Visual identity is not about making the business look expensive for the sake of looking expensive. It is about making the business look like itself, only more clearly.
How to choose the right tone of voice
Tone of voice is one of the most underrated parts of branding. It shapes how your business sounds in headlines, product descriptions, email campaigns, customer support, and social posts.
A good tone of voice should match:
- The audience’s expectations
- The product or service category
- The brand’s personality
- The level of trust required to buy
For example, a business selling legal, financial, or formation services should sound clear, confident, and precise. A brand selling casual consumer products may use a lighter voice, but it should still be intentional.
Tone of voice should never be random. If your company sounds overly formal in one place and overly trendy in another, the brand becomes hard to understand.
A useful test is this: if a customer reads three different pieces of your marketing, would they know the same business wrote them?
If the answer is no, the brand needs tighter editorial control.
Storytelling works only when the story is believable
Many businesses believe they need a dramatic founder story to create a strong brand. In reality, storytelling works best when it supports trust rather than replacing it.
A brand story can include:
- Why the company was started
- What problem it was created to solve
- What values guide the work
- What customers can expect from the experience
But the story must be credible. Customers can tell when a brand is inventing emotion to compensate for weak value.
The most effective stories are often simple:
- We saw a problem and built a better solution.
- We wanted to make the process easier for small businesses.
- We care about helping founders start with confidence.
That kind of story is straightforward, relevant, and useful. It gives context without overselling.
Match branding to the customer journey
Branding should not live only in marketing materials. It should shape the entire customer journey.
A small business should ask how branding appears at each stage:
- Discovery: What impression does the website, ad, or listing create?
- Evaluation: Does the customer quickly understand what is being offered?
- Purchase: Is the buying process clear and reassuring?
- Delivery: Does the service or product feel consistent with the promise?

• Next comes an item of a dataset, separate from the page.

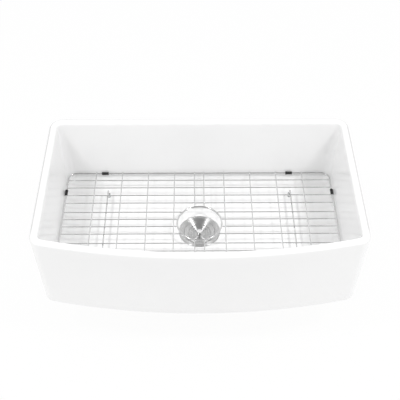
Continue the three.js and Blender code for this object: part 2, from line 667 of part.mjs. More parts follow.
// Rows lie under the columns and end against the rail and the ring
function rowEnd(y) {
  const insideRail = inset(RAIL_PLAN, RAIL_RADIUS + GAP)
  return Math.min(crossingX(insideRail, y - WIRE_RADIUS), crossingX(insideRail, y + WIRE_RADIUS))
}

function placeRow(name, y) {
  const reach = rowEnd(y)
  placeRod(name, new THREE.Vector3(-reach, y, ROW_Z), new THREE.Vector3(reach, y, ROW_Z), WIRE_RADIUS)
}

const firstBackRow = DRAIN_Y + RING_RADIUS + BACK_ROW_CLEAR_OF_RING
for (let i = 0; i < BACK_ROWS; i++) {
  placeRow(`grid_row_back_${i + 1}`, THREE.MathUtils.lerp(firstBackRow, RAIL_PLAN.backY, i / BACK_ROWS))
}
const firstFrontRow = DRAIN_Y - RING_RADIUS - FRONT_ROW_CLEAR_OF_RING
for (let i = 0; i < FRONT_ROWS; i++) {
  placeRow(`grid_row_front_${i + 1}`, THREE.MathUtils.lerp(firstFrontRow, RAIL_PLAN.frontY, i / FRONT_ROWS))
}
for (let i = 0; i < RING_ROWS; i++) {
  const offset = RING_ROW_PITCH * ((RING_ROWS - 1) / 2 - i)
  const y = DRAIN_Y + offset
  const nearest = Math.max(0, Math.abs(offset) - WIRE_RADIUS)
  const ringSide = Math.sqrt((RING_RADIUS + RING_WIRE_RADIUS) ** 2 - nearest ** 2) + GAP
  for (const [side, sign] of [['left', -1], ['right', 1]]) {
    const outer = new THREE.Vector3(sign * rowEnd(y), y, ROW_Z)
    const inner = new THREE.Vector3(sign * ringSide, y, ROW_Z)
    placeRod(`grid_row_${side}_${i + 1}`, outer, inner, WIRE_RADIUS)
  }
}

// Leg wires under the rows, bent down at both ends into soft feet
const LEG_X = (columnX(COLUMNS_PER_SIDE - 2) + columnX(COLUMNS_PER_SIDE - 1)) / 2
const legBackY = RAIL_PLAN.backY - LEG_FROM_RAIL
const legFrontY = RAIL_PLAN.frontY + LEG_FROM_RAIL
const soleOf = (y) => floorHeight(LEG_X, y) + GAP
for (const [side, sign] of [['left', -1], ['right', 1]]) {
  const x = sign * LEG_X
  const legEnd = (y) => [y, soleOf(y) + FOOT_SOLE + GAP]
  const bendZ = LEG_Z - LEG_BEND
  const path = [
    legEnd(legBackY),
    ...arc(legBackY - LEG_BEND, bendZ, LEG_BEND, 0, QUARTER, ROUND_SEGMENTS),
    ...arc(legFrontY + LEG_BEND, bendZ, LEG_BEND, QUARTER, 2 * QUARTER, ROUND_SEGMENTS),
    legEnd(legFrontY),
  ].map(([y, z]) => new THREE.Vector3(x, y, z))
  const legWire = wire(path, new THREE.Vector3(1, 0, 0), LEG_WIRE_RADIUS, WIRE_SIDES)
  place(grid, `grid_leg_${side}`, legWire, wireSteel())
  for (const [end, y] of [['back', legBackY], ['front', legFrontY]]) {
    const socket = LEG_WIRE_RADIUS + GAP
    const foot = turned([
      [0, 0],
      [FOOT_RADIUS - 1, 0],
      [FOOT_RADIUS, 1],
      [FOOT_RADIUS, FOOT_HEIGHT - 1],
      [FOOT_RADIUS - 1, FOOT_HEIGHT],
      [socket, FOOT_HEIGHT],
      [socket, FOOT_SOLE],
      [0, FOOT_SOLE],
    ])
    place(grid, `grid_foot_${side}_${end}`, foot, clearVinyl()).position.set(x, y, soleOf(y))
  }
}

// Rubber bumpers threaded on the rail
function placeBumper(name, x, y, along) {
  const sleeve = washer(RAIL_RADIUS + GAP, BUMPER_RADIUS, -BUMPER_LENGTH / 2, BUMPER_LENGTH / 2)
  const bumper = place(grid, name, sleeve, blackRubber())
  bumper.position.set(x, y, GRID_Z)
  bumper.quaternion.setFromUnitVectors(UP, along)
}

const backBumperX = RAIL_PLAN.halfWidth - BACK_BUMPER_FROM_SIDE
const frontBumperX = RAIL_PLAN.halfWidth - FRONT_BUMPER_FROM_SIDE
const bowTurn = Math.asin(frontBumperX / RAIL_PLAN.bowRadius)
const secondBackRow = firstBackRow + (RAIL_PLAN.backY - firstBackRow) / BACK_ROWS
const sideBumperY = secondBackRow + WIRE_RADIUS + SIDE_BUMPER_TO_ROW + BUMPER_LENGTH / 2
for (const [side, sign] of [['left', -1], ['right', 1]]) {
  const backX = sign * backBumperX + BACK_BUMPER_DRIFT
  const frontY = bowY(RAIL_PLAN, frontBumperX)
  const alongBack = new THREE.Vector3(1, 0, 0)
  const alongBow = new THREE.Vector3(Math.cos(bowTurn), sign * Math.sin(bowTurn), 0)
  const alongSide = new THREE.Vector3(0, 1, 0)
  placeBumper(`grid_bumper_back_${side}`, backX, RAIL_PLAN.backY, alongBack)
  placeBumper(`grid_bumper_front_${side}`, sign * frontBumperX, frontY, alongBow)
  placeBumper(`grid_bumper_${side}`, sign * RAIL_PLAN.halfWidth, sideBumperY, alongSide)
}

export default sink
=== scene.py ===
# %% [markdown]
# # A farmhouse sink, finished around its working model
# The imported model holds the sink's real sizes, its pieces and its two lifting joints. This lesson dresses it.
# Each faceted piece gets a finer mesh on the same measures, and each surface gets the finish of the real one.
# Places and overall sizes are read from the model, so the new pieces land where the old ones are.

import json
import math

import bmesh
import bpy
from mathutils import Matrix, Vector

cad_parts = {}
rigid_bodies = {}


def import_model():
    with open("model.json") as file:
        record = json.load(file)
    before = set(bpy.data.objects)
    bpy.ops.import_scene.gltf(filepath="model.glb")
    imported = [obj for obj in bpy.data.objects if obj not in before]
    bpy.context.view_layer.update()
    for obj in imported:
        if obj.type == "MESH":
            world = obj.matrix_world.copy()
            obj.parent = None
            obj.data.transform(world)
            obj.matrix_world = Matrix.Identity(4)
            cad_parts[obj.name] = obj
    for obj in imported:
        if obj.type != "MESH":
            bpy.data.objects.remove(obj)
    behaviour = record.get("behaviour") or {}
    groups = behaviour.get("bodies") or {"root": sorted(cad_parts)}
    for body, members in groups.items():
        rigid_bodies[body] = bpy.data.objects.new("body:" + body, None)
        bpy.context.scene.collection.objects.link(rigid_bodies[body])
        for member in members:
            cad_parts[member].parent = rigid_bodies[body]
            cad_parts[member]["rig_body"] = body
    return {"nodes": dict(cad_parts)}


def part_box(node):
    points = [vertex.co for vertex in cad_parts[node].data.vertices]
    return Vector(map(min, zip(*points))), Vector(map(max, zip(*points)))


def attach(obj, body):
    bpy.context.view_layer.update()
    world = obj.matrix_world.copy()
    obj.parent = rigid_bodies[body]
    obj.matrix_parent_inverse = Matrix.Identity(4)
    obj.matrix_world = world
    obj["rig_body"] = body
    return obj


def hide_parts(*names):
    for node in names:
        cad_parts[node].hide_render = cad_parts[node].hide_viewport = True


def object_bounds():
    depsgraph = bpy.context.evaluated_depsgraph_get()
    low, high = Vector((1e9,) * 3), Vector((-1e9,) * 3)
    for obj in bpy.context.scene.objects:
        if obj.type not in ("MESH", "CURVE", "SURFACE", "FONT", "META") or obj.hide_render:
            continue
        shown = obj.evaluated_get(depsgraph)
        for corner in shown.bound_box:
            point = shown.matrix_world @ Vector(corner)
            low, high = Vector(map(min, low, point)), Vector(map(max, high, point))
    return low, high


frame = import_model()
cad_low, cad_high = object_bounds()
print("overall size, mm", [round(1000 * side) for side in cad_high - cad_low])

# %% [markdown]
# ## Units and two small tools
# Blender works in metres, and a potter or a wire bender works in millimetres, so sizes below are written in
# millimetres and multiplied by MM. Paint charts and photographs give colours in sRGB, which is not how light
# adds up, so one function turns a hex colour into the linear values that Blender's shaders expect.

# %% Millimetres, and the measures of a piece
MM = 0.001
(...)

- Retention: Does the post-purchase experience reinforce trust?
If branding stops at the homepage, it is incomplete. If the business looks polished but the checkout process, support response, or service delivery feels messy, customers remember the inconsistency.
For founders, this is especially important during the early stages of business formation. The way a company presents itself when it is new often shapes how seriously customers, partners, and vendors take it.

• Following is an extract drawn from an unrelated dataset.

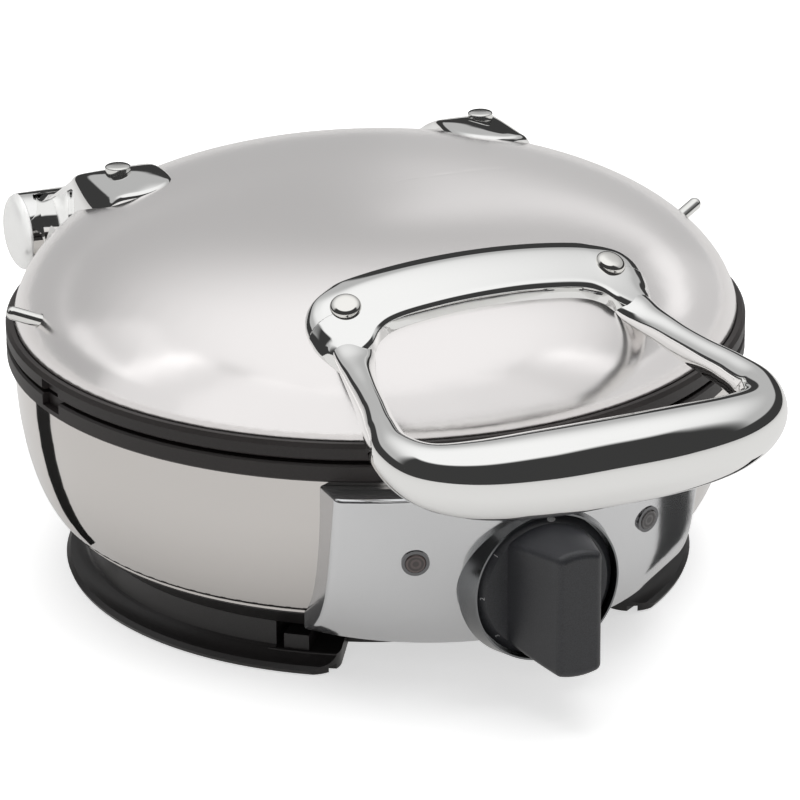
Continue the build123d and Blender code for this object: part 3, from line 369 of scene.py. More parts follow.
class Nodes:
    """The nodes of one material or world."""

    def __init__(self, owner):
        owner.use_nodes = True
        self.tree = owner.node_tree
        self.tree.nodes.clear()

    def node(self, kind, settings=None, inputs=None, output=0):
        """Adds a node, sets it up, fills its sockets and gives one of its outputs."""
        node = self.tree.nodes.new("ShaderNode" + kind)
        for name, value in (settings or {}).items():
            setattr(node, name, value)
        for name, value in (inputs or {}).items():
            if isinstance(value, Value):
                self.tree.links.new(value.socket, node.inputs[name])
            else:
                node.inputs[name].default_value = value
        if len(node.outputs) == 0:
            return None
        return Value(self.tree, node.outputs[output])

    def split(self, vector):
        """The three numbers of a vector."""
        parts = self.node("SeparateXYZ", inputs={0: vector}).socket.node.outputs
        return [Value(self.tree, part) for part in parts]

    def place(self):
        """The point on the object, in metres."""
        return self.node("TexCoord", output="Object")

    def noise(self, scale, detail=2.0, roughness=0.5):
        """Smooth noise between 0 and 1 at a scale per metre."""
        inputs = {"Vector": self.place(), "Scale": scale, "Detail": detail, "Roughness": roughness}
        return self.node("TexNoise", inputs=inputs)

    def smooth(self, value, start, end, low=0.0, high=1.0):
        """Goes smoothly from low to high as the value goes from start to end."""
        inputs = {"Value": value, "From Min": start, "From Max": end, "To Min": low, "To Max": high}
        return self.node("MapRange", {"interpolation_type": "SMOOTHSTEP"}, inputs)

    def blend(self, factor, first, second):
        """A colour between two colours."""
        inputs = {}
        for key, value in ((0, factor), (6, first), (7, second)):
            inputs[key] = value if isinstance(value, (Value, float)) else (*value[:3], 1.0)
        return self.node("Mix", {"data_type": "RGBA"}, inputs, output=2)

    def bump(self, height, strength, distance):
        """A normal that follows a height."""
        return self.node("Bump", inputs={"Height": height, "Strength": strength, "Distance": distance})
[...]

What small businesses should prioritize first
When resources are limited, it is tempting to try to do everything at once. The better approach is to prioritize the brand elements that have the highest impact.
Start with these essentials:
1. Positioning
Define what the business does and why it matters in one clear statement.
2. Messaging
Create a short, customer-focused explanation of the problem you solve and the outcome you deliver.
3. Visual identity
Establish a simple but consistent look that can be used across your website, documents, and social channels.
4. Website basics
Make sure the site explains the offer quickly, looks credible, and makes it easy to take action.
5. Customer experience
Ensure that communication, delivery, and follow-up match the brand promise.

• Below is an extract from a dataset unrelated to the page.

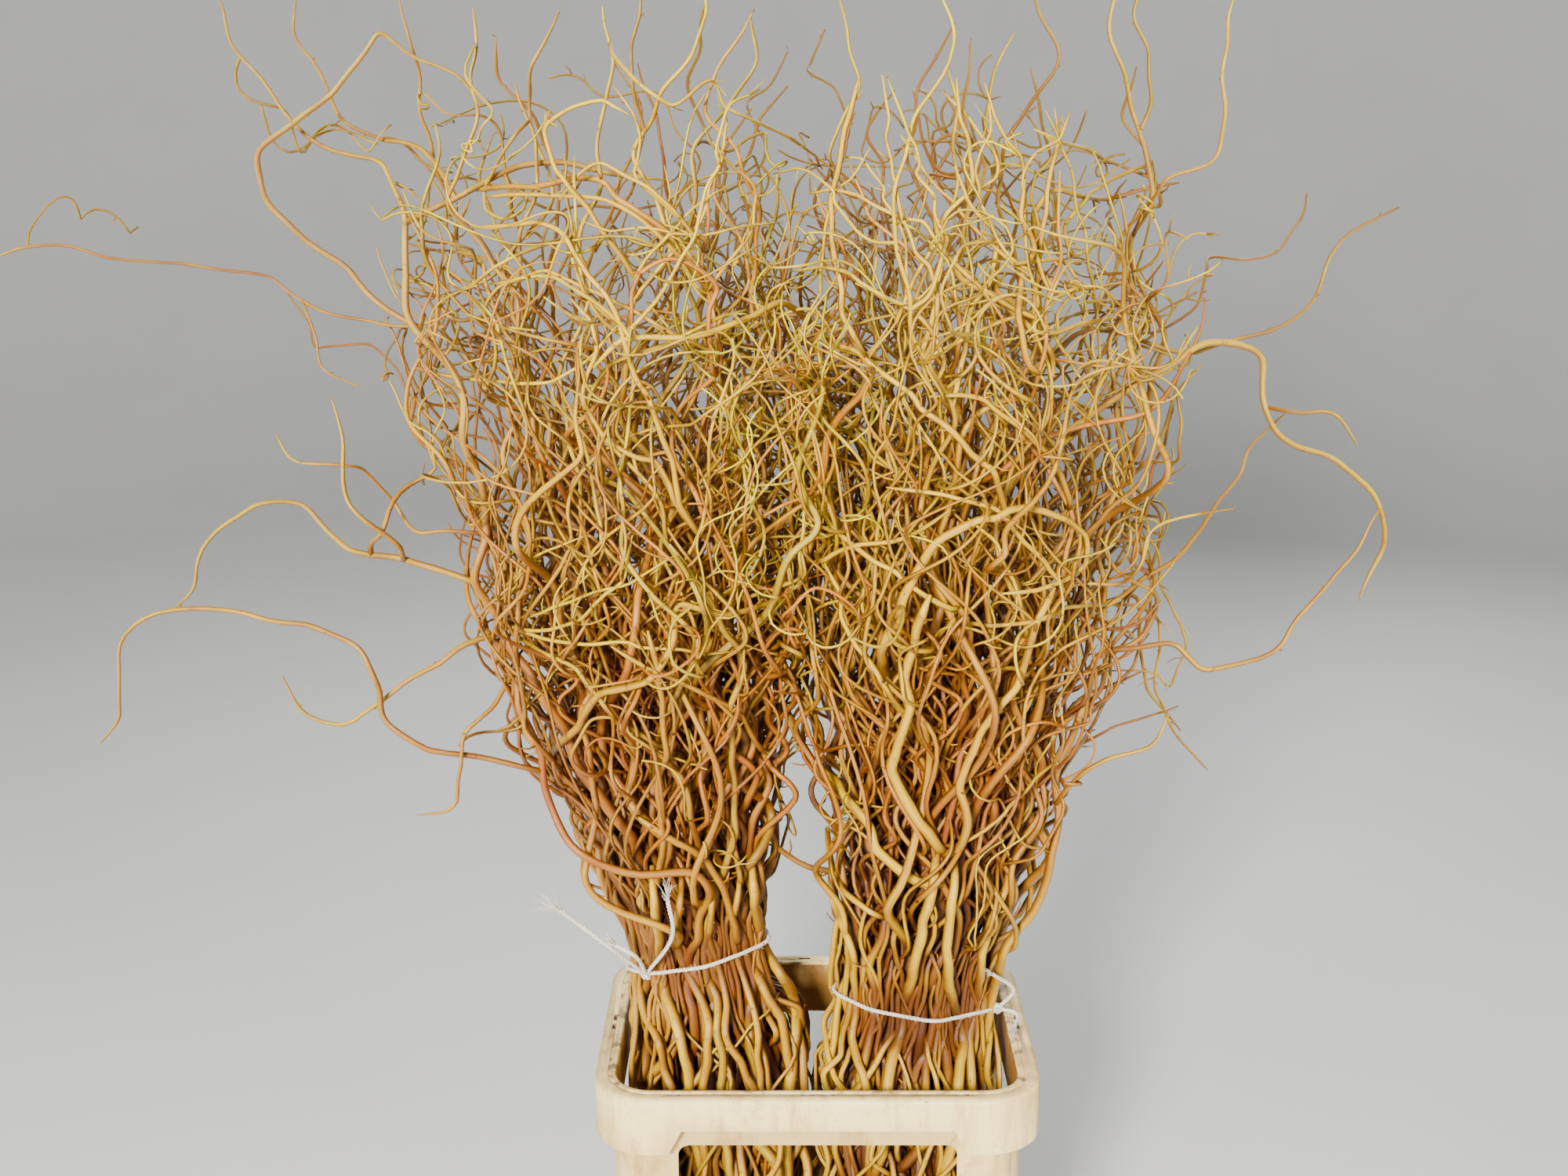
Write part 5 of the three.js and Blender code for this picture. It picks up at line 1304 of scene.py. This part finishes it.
def dress_outstanding(draw, stem, path, radii, bright, standing):
    """One outstanding branch with its buds and, if it doesn't stand in the container, its spurs."""
    skin, side = stem.skin, stem.side
    path = ripple(draw, path, 0.0008, 0.05, TIE_HEIGHT[side])
    gone = lengths_along(path)
    radii = radii * (1 + 0.06 * np.sin(gone * TURN / 0.037 + draw.uniform(0, 6)))

    def age_at(radii):
        return np.interp(radii, (0.0010, 0.0020, 0.0040), (0.85, 0.5, 0.1))

    tone = draw.uniform(0.36, 0.5) if bright > 0.15 else draw.choice((0.05, 0.85))
    sides = 8 if radii.max() > 0.003 else 6
    path, radii = lay_run(skin, side, path, radii, age_at(radii), tone, sides, 0.2, bright)
    buds_along(skin, draw, path, radii, 0.06, 0.08, tone)
    if not standing:
        count = int(gone[-1] / 0.045)
        spurs(skin, draw, path, radii, tone, age_at(radii), count, len(path) // 4, len(path) - 1)


def dress_stems():
    """Grows all stems, with their shoots and outstanding branches, and makes one piece of each."""
    materials = {slot: bark_material(slot) for slot in BARKS}
    slots = {part["node"]: part["material_slot"] for part in frame["record"]["subparts"]}
    nodes = sorted(node for node in frame["nodes"] if node.startswith("willow_"))
    stems = [Stem(node, number) for number, node in enumerate(nodes)]
    for side in SIDES:
        group = [stem for stem in stems if stem.side == side]
        places = [stem.level_place for stem in group]
        outstanding = plan_outstanding(side, group)
        shoots = plan_shoots(side, places, random.Random(side))
        settle(side, places, [stem_at_levels(*plan[1:3]) for plan in outstanding], shoots)
        draw = random.Random("outstanding " + side)
        for plan in outstanding:
            dress_outstanding(draw, *plan)
        for shoot in shoots:
            dress_shoot(group[shoot["stem"]], shoot)
    for stem in stems:
        dress_runs(stem)
        slot = slots[stem.node]
        stem.skin.make(stem.node + "_grown", materials[slot], slot, stem.node)


# ---------------------------------------------------------------- the container

TUB = dict(foot=(0.170, 0.120), foot_corner=0.028, wall=(0.183, 0.133), corner=0.036)
LEDGE = 0.190
LIP = 0.202
FLOOR_TOP = 0.005
PLASTIC_WALL = 0.003
# The container's inside in x and in y, at its floor and from its ledge up.
INSIDE = ((0.167, 0.180), (0.117, 0.130))
RIM = (0.200, 0.150)
RIM_TOP = 0.450
RIM_UNDER = 0.445
RIM_ROUNDING = 0.005
RIM_LIP = 0.0022
RIM_GROOVE = ((0.0056, 0.0), (0.0048, 0.0011), (0.0036, 0.0011), (0.0028, 0.0))  # off the wall, and down
CORNER_MIDDLE = (0.147, 0.097)  # the middle of a rounded corner
SKIRT_FOOT = 0.397
SKIRT_FOOT_MIDDLE = 0.420
SKIRT_RUN = 0.013
WINDOW_HEIGHTS = (0.247, 0.397)
WINDOW_CORNER = 0.010
SLOT_SIZE = (0.011, 0.003)
SLOT_DEPTH = 0.0025
CORNER_PARTS = 14
# Along each axis: the half-widths of a window and of the skirt's step, how far out the windows' cutter
# reaches, and from where to where the step's does.
CUTS = (("y", 0.124, 0.120, 0.141, (0.140, 0.170)), ("x", 0.075, 0.070, 0.191, (0.190, 0.220)))
SHARP = radians(35)  # edges that turn more than this are rounded


def rounded_level(half, corner, z):
    """A rounded rectangle at a height, anticlockwise from above."""
    ring = []
    for quarter, (sx, sy) in enumerate(((1, 1), (-1, 1), (-1, -1), (1, -1))):
        for step in range(CORNER_PARTS + 1):
            angle = (quarter + step / CORNER_PARTS) * pi / 2
            x = sx * (half[0] - corner) + corner * cos(angle)
            y = sy * (half[1] - corner) + corner * sin(angle)
            ring.append((x, y, z))
    return ring


def skinned(name, rings, loop=False):
    """An object skinned over rings, closed at its ends or all round."""
    count, size = len(rings[0]), len(rings) * len(rings[0])
    starts = [*range(0, size, count)]
    faces = bands(count, starts + [0] if loop else starts)
    if not loop:
        faces += [tuple(range(count - 1, -1, -1)), tuple(range(size - count, size))]
    mesh = bpy.data.meshes.new(name)
    mesh.from_pydata([p for ring in rings for p in ring], [], faces)
    work = bmesh.new()
    work.from_mesh(mesh)
    bmesh.ops.recalc_face_normals(work, faces=work.faces)
    work.to_mesh(mesh)
    work.free()
    return linked(name, mesh)


def prism(outline, axis, low, high):
    """A cutter: an outline of (across, height) pairs, drawn out along x or y."""
    rings = [[(d, a, z) if axis == "x" else (a, d, z) for a, z in outline] for d in (low, high)]
    return skinned("cutter", rings)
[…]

These basics are usually more valuable than an overly complicated brand system that the business cannot maintain.
When is it time to rebrand?
Rebranding is not something to do just because the market is changing. It is necessary when the brand no longer matches the business.
Signs that a rebrand may be needed include:
- Your current identity attracts the wrong audience.
- Your visuals do not reflect the quality of your work.
- Your messaging no longer matches what you actually offer.
- Your business has evolved but your brand has not.
- Customers misunderstand your positioning.
A rebrand can involve a full overhaul or a smaller refresh. The right scope depends on the gap between the old brand and the current business.
A useful question is whether the issue is cosmetic or strategic. If the problem is only that the design feels dated, a refresh may be enough. If the business has changed direction, a deeper brand rethink may be necessary.
Branding mistakes small businesses should avoid
Small businesses often make the same branding mistakes again and again:
- Trying to sound bigger than they are
- Copying competitors instead of defining their own position
- Using design that looks trendy but does not fit the audience
- Writing vague copy that says too much and means too little
- Changing the brand too often before customers can remember it
- Promising more than the business can deliver
These mistakes usually come from the same root problem: lack of clarity.
The remedy is not more noise. It is more precision.
How Zenind supports founders building a business brand
For founders starting a company, branding begins earlier than many people think. The moment you choose a business structure, form the entity, and prepare to operate publicly, you are already making branding decisions.
Zenind helps entrepreneurs form their business with clarity and confidence, which gives them a stronger foundation for the brand they want to build. A clean, organized start makes it easier to present the company professionally to customers, partners, and vendors.
That foundation matters because good branding is easier when the business itself is structured well.
A simple branding exercise for founders
If you want to evaluate your brand, try this exercise:
Write one short paragraph that answers these four questions:
- What do we do?
- Who is it for?
- Why should they trust us?
- What makes us different?
Then ask someone outside your business to read it.
If they understand it immediately, you are on the right track.
If they are confused, the brand needs more work.
You can also test your branding by imagining two very different audiences:
- A highly informed customer
- A first-time customer who knows nothing about your category
If both can understand your message, your branding is probably strong.
Final thoughts
Branding for small businesses is not about looking impressive. It is about building recognition, credibility, and trust.
The best brands are honest, consistent, and easy to understand. They reflect the real business, attract the right customers, and make the company easier to remember.
For founders, especially those just getting started, branding should begin with a clear business foundation. When the company structure, message, visuals, and customer experience all align, the business becomes easier to explain and easier to grow.
That is what makes branding valuable. Not decoration. Not hype. Clarity.